Abe’s aide pens pro-apartheid article

Japan's Prime Minister Shinzo Abe attends an upper house committee session at the parliament building in Tokyo. Photo: Yuya Shino

Japan's Prime Minister Shinzo Abe attends an upper house committee session at the parliament building in Tokyo. Photo: Yuya Shino

Published Feb 15, 2015

Share

Tokyo - South Africa cried foul over a newspaper column by Japanese Prime Minister Shinzo Abe's education adviser praising apartheid as a model for Japan's immigration policy, a report said Sunday.

The Sankei Shimbun daily said it had received a letter of protest from Ambassador to Japan Mohau N Pheko over the editorial by well-known author Ayako Sono who said it was better for people of different races to live separately.

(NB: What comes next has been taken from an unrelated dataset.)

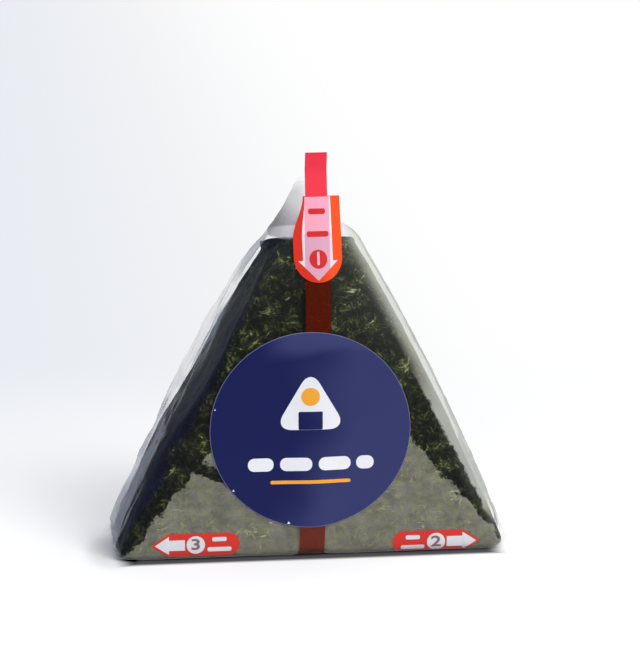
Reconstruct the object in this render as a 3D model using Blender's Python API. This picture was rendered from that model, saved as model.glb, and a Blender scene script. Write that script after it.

Pheko was quoted as saying Sono's column tolerated and glorified apartheid and that it was a shameful and extravagant proposal.

The ambassador called segregation policy a crime against humanity that cannot be justified in the 21st century, according to Sankei.

Sono wrote in the paper's Wednesday edition, “Since I learned the situation in South Africa 20 to 30 years ago, I've come to believe whites, Asians and blacks should live separately.”

The author wrote that it was necessary for Japan to accept immigrants, especially in order to care for the growing elderly population, on condition they live separately from the Japanese.

Sono told Sankei on Saturday that she did not mean to promote apartheid in Japan.

On Friday, the Tokyo-based non-governmental Africa Japan Forum also protested against Sono and Sankei, demanding a retraction and an apology to the people of South Africa.

Takeshi Kobayashi, a Sankei executive, said the column expressed Sono's personal views, not those of the paper's management.

He said the newspaper's position has been that “racial or all other forms of discrimination, including apartheid, are intolerable”.